En dehors de ces thématiques qui servent de réceptacles pour exprimer son spleen, l’artiste s’est encore une fois enfermé dans son laboratoire musical pour explorer de nouvelles textures. Sa voix n’est là que pour renforcer un rythme déjà instauré par le patchwork de mélodie. Car si l’album peut-être bruyant, ce sont aussi de longs silences qui s’étendent avec des cymbales qui prennent le temps de s’éteindre, ou des cordes de guitares qui n’hésite pas à se faire remarquer. Notamment dans la deuxième partie de l’album où le chanteur se veut plus discret, mettant le saxophone comme chef de rang. L’instrument à vent ne cherche pas à s’égosiller, mais plutôt à faire entendre ses larmes coulées, de joie et de peine. Lorsque le disque vient à sa conclusion, Marshall se sent narguer par la lune qui, d’en haut, vient renforcer cette idée que la vie est si ridicule qu’elle en devient hilarante. Ces balades nocturnes qui ponctuent le l’album sont là pour appuyer cette affirmation. Dans l’épilogue Please Complete Thee, Krule ne paraît pas vraiment guéri. « The place doesn’t move me », déclare-t-il avec les dernières brises d’air qui lui reste.

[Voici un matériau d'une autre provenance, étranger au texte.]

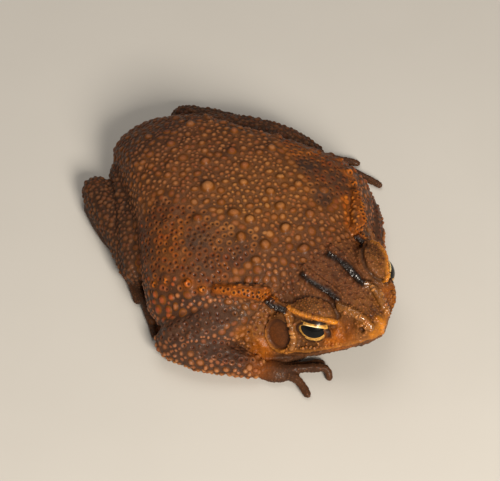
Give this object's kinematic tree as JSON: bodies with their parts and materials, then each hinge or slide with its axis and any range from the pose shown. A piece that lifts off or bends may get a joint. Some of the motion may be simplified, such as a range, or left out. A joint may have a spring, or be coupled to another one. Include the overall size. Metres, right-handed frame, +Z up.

Presque comme une suite à son album précédent, Archy a toujours le mal du monde, et il est difficile d’y trouver une quelconque lueur d’espoir. À moins que ce décor inadéquat ait des vertus insoupçonnées : celles de pouvoir l’inspirer pour offrir une œuvre hautement personnelle, mais assez imprécise pour que l’on puisse se reconnaître dedans. Malgré un manque de renouveau, de risque comme sur ses autres œuvres, Man Alive! reste qualitatif et transmet toujours une émotion inconfortable qui comble nos instants de vide indésirables.